Şu Serdar Ortaç var ya!.. Tam bir ahlaksızlık abidesi! Oldum olası da, gıcık olmuşumdur.. Hele ki, Ahmet Kayayı linçe götüren sürecin ateşleyicisi olması bu gıcıklığımı hep taze tutmuştur

***

Dün bir kez daha; bu hissiyatımı tazelendirdi. Gazetelere verdiği demecinde, öylesine rezilce konuşmuş ki, ahlaksızlığın dibinden beter!

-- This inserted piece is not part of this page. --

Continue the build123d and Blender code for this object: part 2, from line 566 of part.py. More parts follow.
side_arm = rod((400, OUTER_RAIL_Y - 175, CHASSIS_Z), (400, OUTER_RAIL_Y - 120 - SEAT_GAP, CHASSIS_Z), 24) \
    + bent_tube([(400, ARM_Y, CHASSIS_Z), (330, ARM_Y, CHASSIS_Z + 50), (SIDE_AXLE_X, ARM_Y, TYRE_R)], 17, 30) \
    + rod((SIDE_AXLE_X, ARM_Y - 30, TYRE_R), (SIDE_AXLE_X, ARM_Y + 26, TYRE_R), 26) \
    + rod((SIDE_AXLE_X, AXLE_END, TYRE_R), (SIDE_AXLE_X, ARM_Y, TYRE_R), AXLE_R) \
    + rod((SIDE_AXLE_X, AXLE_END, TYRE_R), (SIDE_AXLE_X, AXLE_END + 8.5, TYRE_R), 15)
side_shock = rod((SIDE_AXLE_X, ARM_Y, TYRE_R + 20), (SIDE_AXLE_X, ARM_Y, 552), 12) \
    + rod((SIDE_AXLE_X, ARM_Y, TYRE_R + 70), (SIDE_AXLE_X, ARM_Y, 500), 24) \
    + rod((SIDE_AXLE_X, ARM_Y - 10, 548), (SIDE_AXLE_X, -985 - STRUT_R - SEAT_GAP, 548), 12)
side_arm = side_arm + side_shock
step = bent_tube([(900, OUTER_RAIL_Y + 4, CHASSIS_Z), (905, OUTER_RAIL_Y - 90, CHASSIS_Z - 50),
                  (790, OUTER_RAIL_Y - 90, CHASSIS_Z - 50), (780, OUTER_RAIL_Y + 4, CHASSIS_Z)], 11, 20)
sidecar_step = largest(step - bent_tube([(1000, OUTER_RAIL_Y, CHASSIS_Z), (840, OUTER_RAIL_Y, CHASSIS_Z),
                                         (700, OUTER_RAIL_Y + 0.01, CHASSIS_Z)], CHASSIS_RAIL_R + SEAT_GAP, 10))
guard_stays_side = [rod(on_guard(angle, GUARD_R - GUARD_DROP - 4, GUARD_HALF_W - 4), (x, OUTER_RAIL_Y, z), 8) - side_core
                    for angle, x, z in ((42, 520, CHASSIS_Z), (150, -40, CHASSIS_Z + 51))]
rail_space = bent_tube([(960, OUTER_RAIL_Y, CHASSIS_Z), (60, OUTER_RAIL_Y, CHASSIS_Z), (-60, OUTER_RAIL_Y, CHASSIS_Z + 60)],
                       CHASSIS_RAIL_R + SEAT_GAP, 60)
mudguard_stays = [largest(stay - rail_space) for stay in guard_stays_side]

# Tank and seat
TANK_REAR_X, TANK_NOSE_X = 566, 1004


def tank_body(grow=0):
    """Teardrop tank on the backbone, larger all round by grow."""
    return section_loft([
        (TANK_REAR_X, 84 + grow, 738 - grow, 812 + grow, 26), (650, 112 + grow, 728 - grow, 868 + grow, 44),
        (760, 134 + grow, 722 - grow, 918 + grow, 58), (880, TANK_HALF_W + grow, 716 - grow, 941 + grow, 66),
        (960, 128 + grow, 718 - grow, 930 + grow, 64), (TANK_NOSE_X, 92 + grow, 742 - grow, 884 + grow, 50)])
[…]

Gazeteci sormuş, çocuk Sahibi olmak istiyor musunuz diye.. Verdiği yanıta bakar mısınız..

***

-Baba olmak için artık çok geç.. Halbuki kaç tane çocuğum olacaktı. Hep kürtaj oldular. Kaç tane.. Yazık.. İstemediler, gençlerdi. Onlar da haklı.. Aralarında tanıdığınız isimler de var?

***

Şimdi bu ifadelere karşı, ne demek gerekir!.. Ben sanatçının ahlaklısını severim sözüne karşılık, ben sanatçının ahlaksızını lanetlerim, çünkü ahlaki ve insani hiçbir standarttı yok derim!..

***

Sonuç itibariyle demem o ki!.. Ortaçın yaşamının da, kültürünün de, medeniyet anlayışının da, icra ettiğini sandığı sanatının da, ne kadar rezilce, ne kadar hayadan yoksun, ahlaki çürümüşlüğün içerisinde olduğunu anlatmaya, teşhise ne yazık ki kelimeler kifayetsizleşiyor

***

GÜNÜN SÖZÜ

çılgınlık ile dehanın arasındaki mesafe yalnızca başarı ile ölçülür.